Still, with respect to China, I am convinced that we have been witnessing a shift in its willingness to retaliate over the past two years. Tit-for-tat actions are increasingly common. Just last month, after the US filed a WTO case challenging China’s antidumping duties on US poultry, China responded the following week by taking action against American-made SUVs. Although the amount of trade affected is not overwhelming, China is clearly keen to signal that it too can play this game if it wants and that it would behoove the rest of the world to take notice.

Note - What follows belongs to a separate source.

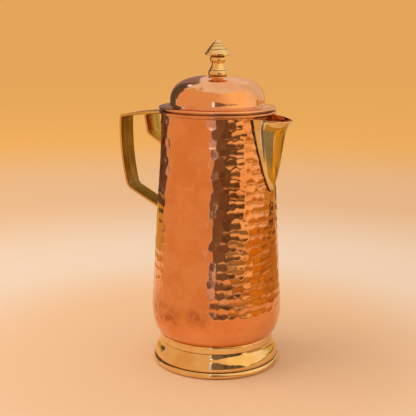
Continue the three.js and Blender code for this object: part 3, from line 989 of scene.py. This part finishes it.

While Kennedy makes a valid point that antidumping cases on the whole appear to be “of little consequence to global macro-economic patterns,” we should not be focused on simply the numbers alone. There is also a political dimension to each of these cases, which if not carefully managed, could provide the spark for a greater trade war. So far, government officials have done a laudable job containing these frictions, especially in the aftermath of the global financial crisis. Nevertheless, increased aggressiveness of the part of India and China raises the risk that one day a series of trade remedy actions may spiral into a larger trade war. My article seeks to raise the question of whether it is worth undertaking legal reforms to decrease this risk. If not, then we at least need to be clearer in articulating why we remain unconvinced about the need to use law to mitigate against a plausible risk with negative welfare consequences for all sides involved.

Kennedy’s point about the differences in procedural fairness between the Chinese and Indian antidumping regimes is intriguing. While aware that foreign firms are even less likely to prevail when defending against antidumping actions in India than in China, I have not seen work to date explaining why this is the case. I very much look forward to reading Kennedy’s upcoming work highlighting his interviews and his thesis.

Finally, I strongly concur about the value of additional work involving further interviews with lawyers, industry associations, and government officials to understand further the factors that drive the use of the antidumping regime in the new users. I hope this article plays a small part in raising questions and sparking interest in such work. I look forward to further contributions by Kennedy and other readers of this blog on this phenomenon.

http://opiniojuris.org/2012/01/26/hilj_wu-response-to-kennedy/

One Response

  1. Response…
    A Comment on Mark Wu’s Article by Marcia Harpaz
     
    I would like to comment on Mark Wu’s basic argument that China seems set to become a major user of anti-dumping (AD) measures, and therefore, its AD regime, along with that of India represents a threat to the global trade regime. I will only address China’s AD practices here, as my own research focuses on China. I have found that China is presently using anti-dumping in a surprisingly restrained manner, despite expectations to the contrary. China’s AD initiations peaked in 2004 (shortly after it joined the WTO), and have not reached that level since. Although China’s initiations climbed temporarily in 2008-2009, they declined in 2010 and again in 2011. And we’re talking about small numbers, for example, 8 initiations in 2010, down from 27 in 2004 according to WTO statistics. The numbers are even smaller if we look at China’s AD initiations by product rather than by source country: 4 initiations in 2010 down from 8 initiations in 2004. So not only doesn’t there seem to be a “dramatic rise” in China’s use of AD, but there seems to be a decline. Some of its other AD practices also reveal a pro-trade orientation. Scott Kennedy, in his response to Wu, provides a few examples of this. Another example is that unlike the EU which rarely uses its public interest provision, China put a public interest clause into its AD legislation in 2004, and uses it. Public interest clauses take into account consumer interests, and work to the detriment of the domestic industry in an AD investigation. Furthermore, the fact that China is promoting stricter AD disciplines in the Doha Round negotiations, suggests that China views its export interests as outweighing its desire to protect domestic industry interests, a consideration that is not likely to change in the near future, however much China attempts to reduce its dependence on exports for growth. For these reasons and others, in my view, China’s AD regime does not represent a threat to the US and EU. But even if it does, I don’t think that it is realistic to expect the US or the EU to support stricter AD disciplines in the WTO any time soon. Anti-dumping is simply too politically charged.